→ Problem to work on: Write out each line exactly as it stands, please.

--- start ---

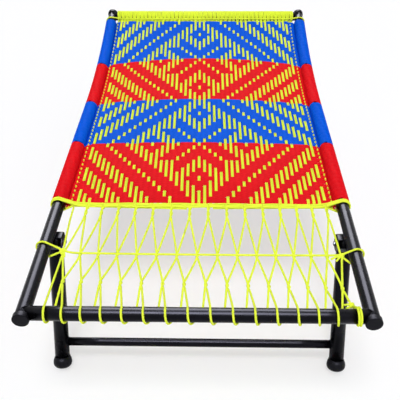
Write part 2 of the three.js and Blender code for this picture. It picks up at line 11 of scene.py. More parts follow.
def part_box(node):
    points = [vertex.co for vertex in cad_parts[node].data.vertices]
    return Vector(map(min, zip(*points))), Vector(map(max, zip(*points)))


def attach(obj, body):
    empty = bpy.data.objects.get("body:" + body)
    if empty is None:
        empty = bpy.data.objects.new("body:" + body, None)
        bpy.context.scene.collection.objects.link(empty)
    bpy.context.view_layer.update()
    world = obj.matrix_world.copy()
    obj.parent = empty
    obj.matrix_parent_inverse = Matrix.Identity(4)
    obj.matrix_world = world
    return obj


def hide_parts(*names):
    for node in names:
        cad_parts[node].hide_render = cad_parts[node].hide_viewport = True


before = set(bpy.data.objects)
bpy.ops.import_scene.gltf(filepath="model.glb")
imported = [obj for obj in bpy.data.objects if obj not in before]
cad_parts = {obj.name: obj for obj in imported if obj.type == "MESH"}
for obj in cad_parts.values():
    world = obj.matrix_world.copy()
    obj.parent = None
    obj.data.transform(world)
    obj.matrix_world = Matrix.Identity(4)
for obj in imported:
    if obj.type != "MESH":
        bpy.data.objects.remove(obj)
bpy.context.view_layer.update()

# Everything is in metres. Bed coordinates start on the foot bar's axis: x across, y towards the head,
# z up from the rail's axis. The frame's own foot crossbar says where that is.
MM = 0.001

# Frame, as it was bent and welded
RAIL_SPACING = 876 * MM
BAR_SPACING = 1777 * MM
TUBE_RADIUS = 19 * MM
LEVEL_LENGTH = 1071 * MM
BEND_RADIUS = 2436 * MM
BEND_ANGLE = math.radians(14.87)
RAIL_OVERHANG = 23 * MM
RAIL_X = RAIL_SPACING / 2
BARS = {"foot": 0.0, "head": BAR_SPACING}
SIDES = {"left": -1, "right": 1}
CLEARANCE = 0.3 * MM
BEAD_RADIUS = 1.7 * MM
RIPPLE_PITCH = 2 * MM

# Push-on rail end caps
CAP_RADIUS = 22 * MM
CAP_SKIRT = 12 * MM
CAP_LIP = 0.6 * MM
CAP_TOP = 3.3 * MM
CAP_EDGE = 1.8 * MM
CAP_DOME = 0.9 * MM

# Leg frames: each hangs on two pivots under the rails and leans by its splay
LEG_RADIUS = 22 * MM
LEG_LEAN = math.radians(1.8)
LEG_INSET = 9 * MM
LEG_SPLAY = {"foot": math.radians(29.8), "head": math.radians(17.5)}
PIVOT_FROM_BAR = 325 * MM
PIVOT_DROP = 45.8 * MM
PIVOT_X = RAIL_X - LEG_INSET
STRETCHER_RADIUS = 12.7 * MM
STRETCHER_FROM_FOOT = 65 * MM

# Rubber feet, turned about the leg's line. Heights are from the level of the leg's end.
FOOT_RADIUS = 28 * MM
FOOT_ROUND = 17 * MM
FOOT_SKIRT = 18 * MM
FOOT_LIP = 0.8 * MM
FOOT_SHOULDER = 13.5 * MM
FOOT_SKIRT_RADIUS = 24 * MM
FOOT_BORE_DEPTH = 4 * MM
FOOT_BEARING = 1 * MM

# Broken edges of the brackets and of the bolts, nuts and pins
BRACKET_EDGE = 1.8 * MM
FASTENER_EDGE = 0.5 * MM

# Mat, in rows of five wefts over columns of paired warps, with a single warp in each selvage
ROW_PITCH = 24.2 * MM
ROWS = 53
WEFTS_PER_ROW = 5
MAT_START = 444 * MM
MAT_END = MAT_START + ROWS * ROW_PITCH
MAT_RISE = 6 * MM
WEFT_RADIUS = 2.7 * MM
WARP_RADIUS = 2.35 * MM
WEFT_LIFT = 1.8 * MM
WARP_LIFT = 3.4 * MM
SELVAGE_DIP = -4.5 * MM
SELVAGE_SHIFT = 1 * MM
# A row's first weft goes under the selvage's dot, and the others lie on the selvage
UNDER_SELVAGE = -2 * WEFT_LIFT
ON_SELVAGE = -0.3 * WEFT_LIFT
WRAP_GAP = 0.5 * MM
WRAP_LINE = TUBE_RADIUS + WRAP_GAP + WEFT_RADIUS
# Each band: its rope, its first row and the row after its last, counted from the head
HALF_REPEAT = 13
BANDS = {
    "foot": ("red", 3 * HALF_REPEAT, ROWS),
    "middle": ("blue", 2 * HALF_REPEAT, 3 * HALF_REPEAT),
    "upper": ("red", HALF_REPEAT, 2 * HALF_REPEAT),
    "head": ("blue", 0, HALF_REPEAT),
}

# How the weave came to lie: its columns and rows drift, bow and crowd a little along the bed.
# The lay of column k is a sum over powers of k, each with its change towards the head.
WEAVE_MIDDLE = 1080 * MM
WEAVE_REACH = 650 * MM
COLUMN_LAY = ((-13.8 * MM, -10.7 * MM), (18.8 * MM, 0.74 * MM), (0.01 * MM, 0.0134 * MM),
              (-0.0023 * MM, -0.0016 * MM))
# How far rows are pushed towards the head, as a sum over powers of the way along the bed
ROW_PUSH_AT_RAILS = (-20.6 * MM, -68.8 * MM, -9 * MM, 128.7 * MM)
ROW_PUSH_IN_MIDDLE = (21.6 * MM, 48.6 * MM, 39.7 * MM, -117.2 * MM)
ROW_BOW_HALF = 430 * MM
# How far a weft strays from its row, and each point from its weft
WEFT_DRIFT = 0.12 * MM
WEFT_UNEVEN = 0.08 * MM

# Lime rope of the net and the edges
CORD_RADIUS = 3 * MM
CORD_LINE = TUBE_RADIUS + 0.6 * MM + CORD_RADIUS
EDGE_ROPES = 3
EDGE_MIDDLE = MAT_START - 10.2 * MM
EDGE_PITCH = 6.6 * MM
EDGE_SHIFT = 0.01 * MM
EDGE_SWEEP = 13 * MM
EDGE_SWAY = 1.4 * MM

# Foot net: how far each row of it is shifted across from the mat's edge, and the share lost at the sides
NET_COLUMNS = 16
NET_LAST = NET_COLUMNS - 1
NET_MARGIN = 51 * MM
NET_MIDDLE = -2 * MM
NET_GATHER = 0.09
NET_SHIFTS = {"edge": (0.0, 0.0), "cord": (27 * MM, 0.57), "lower": (52 * MM, 0.38), "over": (8 * MM, 0.0),
              "behind": (40 * MM, 0.5)}
NET_START = EDGE_MIDDLE - 1.5 * EDGE_PITCH - CLEARANCE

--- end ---

→ Result for this task:
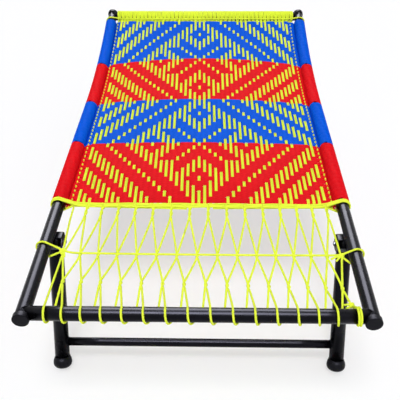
Write part 2 of the three.js and Blender code for this picture. It picks up at line 11 of scene.py. More parts follow.
def part_box(node):
    points = [vertex.co for vertex in cad_parts[node].data.vertices]
    return Vector(map(min, zip(*points))), Vector(map(max, zip(*points)))


def attach(obj, body):
    empty = bpy.data.objects.get("body:" + body)
    if empty is None:
        empty = bpy.data.objects.new("body:" + body, None)
        bpy.context.scene.collection.objects.link(empty)
    bpy.context.view_layer.update()
    world = obj.matrix_world.copy()
    obj.parent = empty
    obj.matrix_parent_inverse = Matrix.Identity(4)
    obj.matrix_world = world
    return obj


def hide_parts(*names):
    for node in names:
        cad_parts[node].hide_render = cad_parts[node].hide_viewport = True


before = set(bpy.data.objects)
bpy.ops.import_scene.gltf(filepath="model.glb")
imported = [obj for obj in bpy.data.objects if obj not in before]
cad_parts = {obj.name: obj for obj in imported if obj.type == "MESH"}
for obj in cad_parts.values():
    world = obj.matrix_world.copy()
    obj.parent = None
    obj.data.transform(world)
    obj.matrix_world = Matrix.Identity(4)
for obj in imported:
    if obj.type != "MESH":
        bpy.data.objects.remove(obj)
bpy.context.view_layer.update()

# Everything is in metres. Bed coordinates start on the foot bar's axis: x across, y towards the head,
# z up from the rail's axis. The frame's own foot crossbar says where that is.
MM = 0.001

# Frame, as it was bent and welded
RAIL_SPACING = 876 * MM
BAR_SPACING = 1777 * MM
TUBE_RADIUS = 19 * MM
LEVEL_LENGTH = 1071 * MM
BEND_RADIUS = 2436 * MM
BEND_ANGLE = math.radians(14.87)
RAIL_OVERHANG = 23 * MM
RAIL_X = RAIL_SPACING / 2
BARS = {"foot": 0.0, "head": BAR_SPACING}
SIDES = {"left": -1, "right": 1}
CLEARANCE = 0.3 * MM
BEAD_RADIUS = 1.7 * MM
RIPPLE_PITCH = 2 * MM

# Push-on rail end caps
CAP_RADIUS = 22 * MM
CAP_SKIRT = 12 * MM
CAP_LIP = 0.6 * MM
CAP_TOP = 3.3 * MM
CAP_EDGE = 1.8 * MM
CAP_DOME = 0.9 * MM

# Leg frames: each hangs on two pivots under the rails and leans by its splay
LEG_RADIUS = 22 * MM
LEG_LEAN = math.radians(1.8)
LEG_INSET = 9 * MM
LEG_SPLAY = {"foot": math.radians(29.8), "head": math.radians(17.5)}
PIVOT_FROM_BAR = 325 * MM
PIVOT_DROP = 45.8 * MM
PIVOT_X = RAIL_X - LEG_INSET
STRETCHER_RADIUS = 12.7 * MM
STRETCHER_FROM_FOOT = 65 * MM

# Rubber feet, turned about the leg's line. Heights are from the level of the leg's end.
FOOT_RADIUS = 28 * MM
FOOT_ROUND = 17 * MM
FOOT_SKIRT = 18 * MM
FOOT_LIP = 0.8 * MM
FOOT_SHOULDER = 13.5 * MM
FOOT_SKIRT_RADIUS = 24 * MM
FOOT_BORE_DEPTH = 4 * MM
FOOT_BEARING = 1 * MM

# Broken edges of the brackets and of the bolts, nuts and pins
BRACKET_EDGE = 1.8 * MM
FASTENER_EDGE = 0.5 * MM

# Mat, in rows of five wefts over columns of paired warps, with a single warp in each selvage
ROW_PITCH = 24.2 * MM
ROWS = 53
WEFTS_PER_ROW = 5
MAT_START = 444 * MM
MAT_END = MAT_START + ROWS * ROW_PITCH
MAT_RISE = 6 * MM
WEFT_RADIUS = 2.7 * MM
WARP_RADIUS = 2.35 * MM
WEFT_LIFT = 1.8 * MM
WARP_LIFT = 3.4 * MM
SELVAGE_DIP = -4.5 * MM
SELVAGE_SHIFT = 1 * MM
# A row's first weft goes under the selvage's dot, and the others lie on the selvage
UNDER_SELVAGE = -2 * WEFT_LIFT
ON_SELVAGE = -0.3 * WEFT_LIFT
WRAP_GAP = 0.5 * MM
WRAP_LINE = TUBE_RADIUS + WRAP_GAP + WEFT_RADIUS
# Each band: its rope, its first row and the row after its last, counted from the head
HALF_REPEAT = 13
BANDS = {
    "foot": ("red", 3 * HALF_REPEAT, ROWS),
    "middle": ("blue", 2 * HALF_REPEAT, 3 * HALF_REPEAT),
    "upper": ("red", HALF_REPEAT, 2 * HALF_REPEAT),
    "head": ("blue", 0, HALF_REPEAT),
}

# How the weave came to lie: its columns and rows drift, bow and crowd a little along the bed.
# The lay of column k is a sum over powers of k, each with its change towards the head.
WEAVE_MIDDLE = 1080 * MM
WEAVE_REACH = 650 * MM
COLUMN_LAY = ((-13.8 * MM, -10.7 * MM), (18.8 * MM, 0.74 * MM), (0.01 * MM, 0.0134 * MM),
              (-0.0023 * MM, -0.0016 * MM))
# How far rows are pushed towards the head, as a sum over powers of the way along the bed
ROW_PUSH_AT_RAILS = (-20.6 * MM, -68.8 * MM, -9 * MM, 128.7 * MM)
ROW_PUSH_IN_MIDDLE = (21.6 * MM, 48.6 * MM, 39.7 * MM, -117.2 * MM)
ROW_BOW_HALF = 430 * MM
# How far a weft strays from its row, and each point from its weft
WEFT_DRIFT = 0.12 * MM
WEFT_UNEVEN = 0.08 * MM

# Lime rope of the net and the edges
CORD_RADIUS = 3 * MM
CORD_LINE = TUBE_RADIUS + 0.6 * MM + CORD_RADIUS
EDGE_ROPES = 3
EDGE_MIDDLE = MAT_START - 10.2 * MM
EDGE_PITCH = 6.6 * MM
EDGE_SHIFT = 0.01 * MM
EDGE_SWEEP = 13 * MM
EDGE_SWAY = 1.4 * MM

# Foot net: how far each row of it is shifted across from the mat's edge, and the share lost at the sides
NET_COLUMNS = 16
NET_LAST = NET_COLUMNS - 1
NET_MARGIN = 51 * MM
NET_MIDDLE = -2 * MM
NET_GATHER = 0.09
NET_SHIFTS = {"edge": (0.0, 0.0), "cord": (27 * MM, 0.57), "lower": (52 * MM, 0.38), "over": (8 * MM, 0.0),
              "behind": (40 * MM, 0.5)}
NET_START = EDGE_MIDDLE - 1.5 * EDGE_PITCH - CLEARANCE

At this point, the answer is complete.